而在中国的朗朗月夜,萤火虫也像夜的天穹漏下的星光,在人们眼前一流一闪。我在公园散步时,想起汪曾祺曾说:“用清水把鸭蛋里面洗净,晚上捉了萤火虫来,装在蛋壳里,空头的地方糊一层薄罗。萤火虫在鸭蛋壳里一闪一闪地亮,好看极了!”耳畔忽传童谣:“萤火虫,挂灯笼,飞到东飞到西,一直飞到上天宫……”目光游移在深蓝的夜空和蝉鸣的枝叶间,流萤用冰蓝之光穿透浓墨黑夜,不停飞舞,不停流动。

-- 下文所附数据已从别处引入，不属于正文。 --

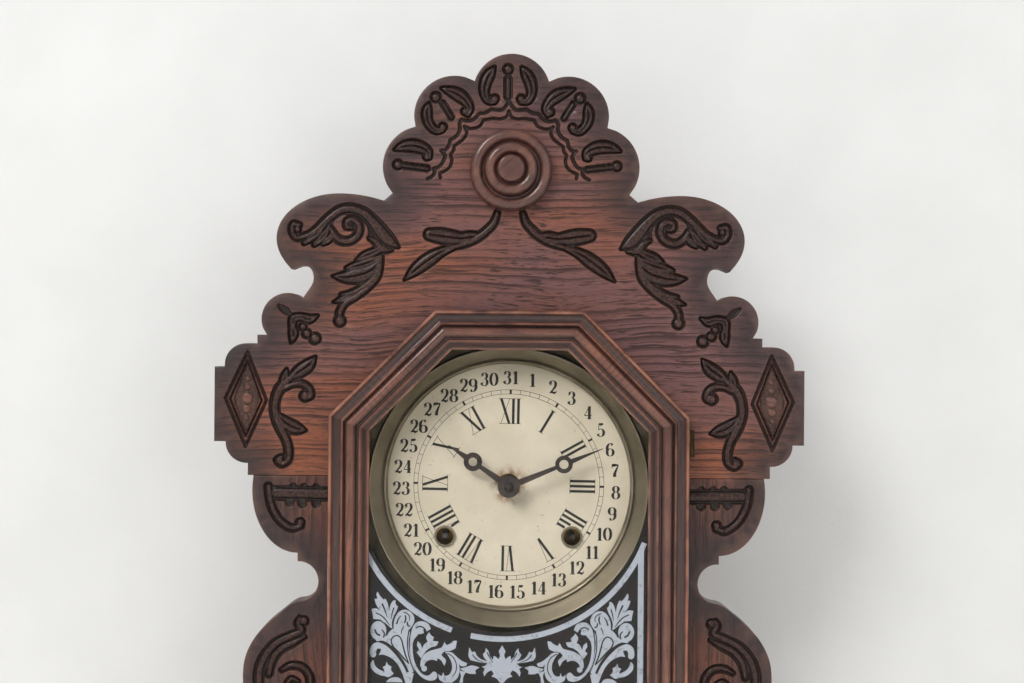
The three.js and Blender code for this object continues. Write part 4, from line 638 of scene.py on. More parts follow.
baseMarks = bothSides([
    curve("rib", (4, 30, 2.4), (10, 38, 4.4), (20, 44.6, 5), (32, 46, 5), (43, 41.4, 5), (52, 35, 5),
          (62, 32.6, 5), (70.6, 37.4, 4.6), (71.8, 45.4, 4), (65.6, 48.6, 3.2)),
    dot("bead", 64.8, 46, 2.8),
    curve("leaf", (26, 47, 3), (34, 54.6, 7.2), (45, 58.4, 7.4), (57, 58, 0.8)),
    curve("leaf", (40, 40, 3), (49, 30, 6.4), (60, 24, 6.2), (72, 22, 0.8)),
    curve("leaf", (6, 38, 3), (8.6, 50, 7.4), (15.4, 60, 6.4), (24, 66.4, 0.8)),
    dot("bead", 0, 29.4, 3),
    curve("rib", (86, 33, 2.6), (92, 39, 4.4), (96, 48, 4.8), (94, 58, 4.8), (86.6, 63.6, 4.2),
          (79.6, 60.6, 3.4)),
    dot("bead", 80.4, 57.8, 2.8),
    straight("groove", (104, 46, 2.2), (131, 58.5, 2.2), (158, 46, 2.2), (131, 33.5, 2.2),
             (104, 46, 2.2)),
    straight("groove", (109, 46, 1.6), (131, 56, 1.6), (153, 46, 1.6), (131, 36, 1.6), (109, 46, 1.6)),
    straight("field", (112, 46, 1), (131, 46, 15.5), (150, 46, 1)),
    dot("boss", 119.6, 46, 2),
    dot("boss", 124.4, 46, 2.2),
    dot("boss", 131, 46, 3.8),
    dot("boss", 137.6, 46, 2.2),
    dot("boss", 142.4, 46, 2),
    curve("groove", (100, 70, 2.4), (116, 75, 3.4), (131, 76.6, 4), (146, 75, 3.4), (160, 70, 2.4)),
])


def strokeDepth(spots, rows):
    # how far each spot lies inside a stroke, and where it is across it: 0 on the middle line, 1 at the edge
    starts, ends = rows[:-1], rows[1:]
    run = ends[:, :2] - starts[:, :2]
    offset = spots[:, None] - starts[None, :, :2]
    share = np.clip((offset * run).sum(2) / np.maximum((run ** 2).sum(1), 1e-9), 0, 1)
    near = starts[:, :2] + share[..., None] * run
    gap = np.linalg.norm(spots[:, None] - near, axis=2)
    half = np.maximum((starts[:, 2] + share * (ends[:, 2] - starts[:, 2])) / 2, 0.05)
    inside = half - gap
    best = inside.argmax(1)
    pick = np.arange(len(spots))
    return inside[pick, best], gap[pick, best], half[pick, best]


def pressedSurface(spots, marks):
    # height of the face at each spot, and how far the nearest stroke's edge is inside it
    recess, relief = np.zeros(len(spots)), np.zeros(len(spots))
    reach = np.full(len(spots), -9.0)
    for kind, rows in marks:
        look = pressing[kind]
        widest = rows[:, 2].max() / 2 + 1.5 + look["spread"]
        near = np.all((spots > rows[:, :2].min(0) - widest) & (spots < rows[:, :2].max(0) + widest), axis=1)
        if not near.any():
            continue
        inside, gap, half = strokeDepth(spots[near], rows)
        inside = inside + look["spread"]
        wall = np.clip(inside / look["wall"], 0, 1)
        wall = wall * wall * (3 - 2 * wall)
        across = gap / (half * look["fill"])
        form = look["crown"] * np.sqrt(np.clip(1 - across ** 2, 0, 1)) * np.minimum(1, half / 1.6)
        form *= 1 - look["vein"] * np.exp(-(gap / 0.55) ** 2) * np.clip(half / 2.2 - 0.4, 0, 1)
        recess[near] = np.maximum(recess[near], look["depth"] * wall)
        relief[near] = np.maximum(relief[near], form * wall)
        if kind == "field":
            stipple = np.sin(spots[near, 0] * 4.6) * np.sin(spots[near, 1] * 4.6 + spots[near, 0])
            relief[near] += 0.28 * stipple * wall
        reach[near] = np.maximum(reach[near], inside)
    return relief - recess, reach


def faceLoops(node):
    # outlines of a CAD board's front face, as arrays of x, z in millimetres
    mesh = nodes[node].data
    co = np.array([v.co for v in mesh.vertices]) / mm
    front = co[:, 1].min() + 0.01
    count, seen = {}, {}
    for face in mesh.polygons:
        ids = list(face.vertices)
        if max(co[k, 1] for k in ids) > front:
            continue
        keys = [(round(co[k, 0], 3), round(co[k, 2], 3)) for k in ids]
        for a, b in zip(keys, keys[1:] + keys[:1]):
            count[frozenset((a, b))] = count.get(frozenset((a, b)), 0) + 1
            seen[frozenset((a, b))] = (a, b)
    following = {seen[edge][0]: seen[edge][1] for edge, times in count.items() if times == 1}
    loops = []
    while following:
        start = next(iter(following))
        loop, spot = [start], following.pop(start)
        while spot != start:
            loop.append(spot)
            spot = following.pop(spot)
        loops.append(np.array(loop))
    return loops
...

记忆里的夏夜,我喜欢和小伙伴看鬼片,却也怕“伸手不见五指”的黑夜。母亲走到哪,我就跟到哪。后来,她给我一个透明的玻璃瓶,让我捉萤火虫。萤火虫似睡眼惺忪的美人,有时霍然飞动,恰似刮起一阵小旋风,旋转一圈,又重返原地。草丛中隐匿着微微发亮的萤火虫,捉到一只就放瓶里。捉满时光亮足以照亮前行的路。只要有萤火虫“点灯”指引,我就不怕魑魅魍魉。萤火虫腹部末端,闪烁着光亮,忽明忽灭,颤颤飞动,释放着自我的光芒,如揽星月入怀。
那年临近大学毕业,我瞅着身边同学都谋得满意的工作,但自己却被心仪的单位拒之门外,心急如焚。苦闷徘徊校园时,一盏“小灯”在我身边绕来绕去,“银烛秋光冷画屏,轻罗小扇扑流萤”,不一会儿,萤火虫越来越多,成群的流萤,忽明忽暗,像是圣诞树上装饰的彩灯,又像银河里“眨眼”的星星,此起彼伏地包围着我,再现“火树银花不夜天”的璀璨壮美。绿晶晶的荧光,闪耀在黄褐色的腹尾,柔柔地托着一盏“小灯”,幽渺情韵古典而温馨。作家迟子建说:“我坐在竹林里,坐在月光飞舞、萤火萦绕的竹林里,没有了人语,没有了房屋的灯火,看不见炊烟,重返自然的亲切感多么让人留恋。”流萤提着吉祥的灯笼,寻寻觅觅,美妙光影把深邃的夜色点缀得极富想象力。
萤火虫像穿越夜空的神明,照亮那时迷惘的我。如此幼小的生命,尚能做到以点滴之光穿透黑暗,而我一个毕业生,却不及它在黑夜里寻找光明,实感有愧。凝望飞翔的光点,划过寂寥的天空,幽幽碧光,给我以希望。我回味起“囊萤映雪”的典故:晋车胤家贫,夏夜练囊盛萤,用来照明读书。古往今来,先贤闪耀,一代一代地走了,萤火虫却没有泯灭,虽然只有五天生命,但体内蓄积着亿万年前的光,摆脱城市喧嚣和灯火,心无旁骛地在暗夜流光。
“昼长吟罢蝉鸣树,夜深烬落萤入帏”。在萤火虫的照亮下,我从低谷走出,考上当地广播电视集团。回想当年,人的一生何尝不像萤火虫,时而发光,时而晦暗,需要永葆萤火虫发光的姿态,才是人生的格局。